Moving up the corporate ladder sometimes calls for a change in the way one acts at work.
QMy husband is friendly and well liked by most who meet him. But I worry that he jokes around too much at work, forwarding funny e-mails, telling jokes, teasing co-workers and instigating minor practical jokes. I doubt he's rude or offensive, but he's still a bit of a clown. He is sensitive to criticism, so I'm not sure how to address this. He works in management and is being considered for a promotion to another, much larger, division. He has never managed such a large staff. In my experience, people who display a more serious attitude are taken more seriously and treated a bit more respectfully. I have a feeling he's going to have to learn the hard way to tone down his demeanor. Do you have any suggestions as to how I could explain this in a way that would make sense to him?

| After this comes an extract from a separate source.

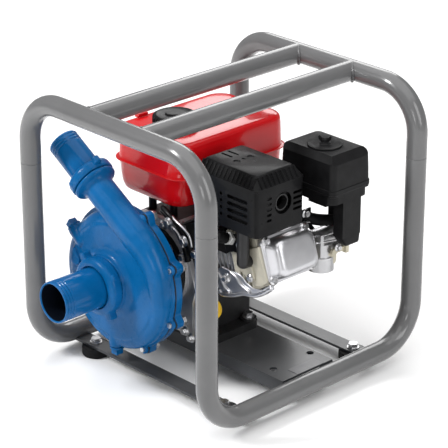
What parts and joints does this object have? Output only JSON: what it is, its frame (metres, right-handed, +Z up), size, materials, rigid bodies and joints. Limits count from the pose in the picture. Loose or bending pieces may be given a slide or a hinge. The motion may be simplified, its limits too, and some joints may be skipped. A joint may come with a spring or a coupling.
{
  "type": "engine-driven water pump",
  "caption": "Petrol-engine volute trash pump in a round tube roll frame, with hose barbs for suction and discharge, recoil starter, fuel tank, air cleaner and guarded muffler.",
  "frame": {"origin": "on the floor under the middle of the tube frame, between the four rubber feet", "axes": "+X across the frame towards the cylinder head and the air cleaner, +Y along the crankshaft from the pump's suction to the recoil starter, +Z up"},
  "size_m": [0.389, 0.477, 0.4215],
  "materials": {
    "frame": "satin grey paint on steel tube",
    "plate": "dark grey paint on folded steel sheet",
    "rubber": "black moulded rubber",
    "zinc_steel": "zinc-plated steel",
    "pump_paint": "gloss blue paint on cast iron",
    "gasket": "black gasket sheet",
    "black_paint": "black paint on cast iron",
    "cast_iron": "machined grey cast iron",
    "steel": "machined steel",
    "cast_aluminium": "sand-textured die-cast aluminium",
    "ceramic": "glazed white ceramic and plated steel",
    "lead_rubber": "black rubber-covered cable",
    "black_sheet": "black baked paint on pressed steel",
    "black_plastic": "black moulded plastic",
    "tank_paint": "gloss red paint on pressed steel",
    "cream_plastic": "cream moulded plastic",
    "yellow_plastic": "yellow moulded plastic"
  },
  "bodies": {
    "machine": {"front_arch": "frame", "rear_arch": "frame", "left_rail": "frame", "right_rail": "frame", "crossbars": "frame", "base_plate": "plate", "foot_straps": "plate", "rubber_feet": "rubber", "foot_bolts": "zinc_steel", "engine_bolts": "zinc_steel", "volute_casing": "pump_paint", "casing_gasket": "gasket", "pump_back_plate": "pump_paint", "pump_bracket": "black_paint", "casing_bolts": "zinc_steel", "bracket_bolts": "zinc_steel", "suction_hose_barb": "pump_paint", "discharge_hose_barb": "pump_paint", "crankcase": "cast_aluminium", "crankcase_cover": "cast_aluminium", "main_bearings": "steel", "rod_small_end": "cast_aluminium", "piston": "cast_aluminium", "piston_rings": "cast_iron", "wrist_pin": "steel", "cylinder": "cast_aluminium", "cylinder_head": "cast_aluminium", "valves": "steel", "rocker_arms": "steel", "valve_cover": "cast_aluminium", "spark_plug": "ceramic", "plug_lead": "lead_rubber", "cylinder_shroud": "black_sheet", "blower_housing": "black_sheet", "ignition_coil": "black_plastic", "recoil_housing": "black_sheet", "fuel_tank": "tank_paint", "carburettor": "cast_aluminium", "air_cleaner_base": "black_plastic", "muffler": "steel", "muffler_guard": "black_sheet"},
    "crank": {"crankshaft": "steel", "flywheel": "cast_aluminium", "impeller": "cast_iron", "mechanical_seal": "steel"},
    "cam": {"camshaft": "steel"},
    "rod": {"rod_big_end": "cast_aluminium"},
    "starter_handle": {"recoil_handle": "black_plastic"},
    "starter_pulley": {"recoil_pulley": "steel"},
    "suction_nut": {"suction_union_nut": "pump_paint"},
    "discharge_nut": {"discharge_union_nut": "pump_paint"},
    "priming_cap": {"priming_plug": "pump_paint"},
    "drain_cap": {"drain_plug": "pump_paint"},
    "filler_cap": {"fuel_cap": "black_plastic"},
    "oil_cap": {"oil_filler_cap": "yellow_plastic"},
    "cleaner_cover": {"air_cleaner_cover": "black_plastic"},
    "cleaner_knob": {"air_cleaner_knob": "black_plastic"},
    "choke": {"choke_lever": "black_plastic"},
    "fuel_valve": {"fuel_valve_lever": "cream_plastic"},
    "throttle": {"throttle_lever": "zinc_steel"}
  },
  "joints": [
    {"name": "crank_spin", "type": "hinge", "parent": "machine", "child": "crank", "pos_m": [-0.07, 0, 0.146], "axis": [0, 1, 0], "continuous": true},
    {"name": "cam_spin", "type": "hinge", "parent": "machine", "child": "cam", "pos_m": [-0.04465, 0, 0.09832], "axis": [0, 1, 0], "continuous": true},
    {"name": "rod_swing", "type": "hinge", "parent": "crank", "child": "rod", "pos_m": [-0.04418, 0.026, 0.15389], "axis": [0, 1, 0], "continuous": true},
    {"name": "handle_pull", "type": "slide", "parent": "machine", "child": "starter_handle", "axis": [-1, 0, 0], "range_m": [0, 0.1]},
    {"name": "pulley_turn", "type": "hinge", "parent": "machine", "child": "starter_pulley", "pos_m": [-0.07, 0.144, 0.146], "axis": [0, -1, 0], "range_deg": [0, 115]},
    {"name": "suction_nut_turn", "type": "hinge", "parent": "machine", "child": "suction_nut", "pos_m": [-0.07, -0.15, 0.146], "axis": [0, -1, 0], "range_deg": [0, 360]},
    {"name": "discharge_nut_turn", "type": "hinge", "parent": "machine", "child": "discharge_nut", "pos_m": [-0.02125, -0.122, 0.22402], "axis": [-0.848, 0, 0.5299], "range_deg": [0, 360]},
    {"name": "priming_plug_pull", "type": "slide", "parent": "machine", "child": "priming_cap", "axis": [-0.8425, 0, 0.5388], "range_m": [0, 0.02]},
    {"name": "drain_plug_pull", "type": "slide", "parent": "machine", "child": "drain_cap", "axis": [0, 0, -1], "range_m": [0, 0.01]},
    {"name": "fuel_cap_turn", "type": "hinge", "parent": "machine", "child": "filler_cap", "pos_m": [-0.088, 0.009, 0.343], "axis": [0, 0, 1], "range_deg": [0, 90]},
    {"name": "oil_cap_pull", "type": "slide", "parent": "machine", "child": "oil_cap", "axis": [0.866, 0, 0.5], "range_m": [0, 0.03]},
    {"name": "cleaner_cover_lift", "type": "slide", "parent": "machine", "child": "cleaner_cover", "axis": [0, 0, 1], "range_m": [0, 0.045]},
    {"name": "cleaner_knob_turn", "type": "hinge", "parent": "cleaner_cover", "child": "cleaner_knob", "pos_m": [0.119, 0.1, 0.343], "axis": [0, 0, 1], "range_deg": [0, 360]},
    {"name": "choke_turn", "type": "hinge", "parent": "machine", "child": "choke", "pos_m": [0.1225, 0.1215, 0.204], "axis": [1, 0, 0], "range_deg": [0, 60]},
    {"name": "fuel_valve_turn", "type": "hinge", "parent": "machine", "child": "fuel_valve", "pos_m": [0.127, 0.112, 0.18], "axis": [1, 0, 0], "range_deg": [-60, 0]},
    {"name": "throttle_turn", "type": "hinge", "parent": "machine", "child": "throttle", "pos_m": [-0.03, 0.004, 0.217], "axis": [0, 0, 1], "range_deg": [0, 25]}
  ],
  "couplings": [
    {"joint": "cam_spin", "follows": "crank_spin", "ratio": -0.5},
    {"joint": "rod_swing", "follows": "crank_spin", "ratio": -1},
    {"joint": "pulley_turn", "follows": "handle_pull", "rad_per_m": 20}
  ]
}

ASteven M. Darien, chairman and chief executive of the Cabot Advisory Group, a Bedminster, N.J., firm that advises corporations on workplace issues, said, "I can tell you from personal experience that this type of behavior can end up very tragically."
Darien said "this woman's instincts are good." He said that in today's workplace "you have to be very careful" about the jokes you tell and the behavior you exhibit. "You never know. Someone you least expect can file a suit" alleging that you have created a hostile work environment.
"As you go higher in any organization, you need to be a little more serious," Darien said. "While you've got to have a sense of humor, if you really want to be taken more seriously, you've got to be more and more careful about what you say and do. You don't want to stifle a good personality, but if his jokes and demeanor are frivolous, he'll be viewed as frivolous."
He said if the wife does not think she can get this thought through to her husband, she might enlist one of her husband's colleagues to make the point.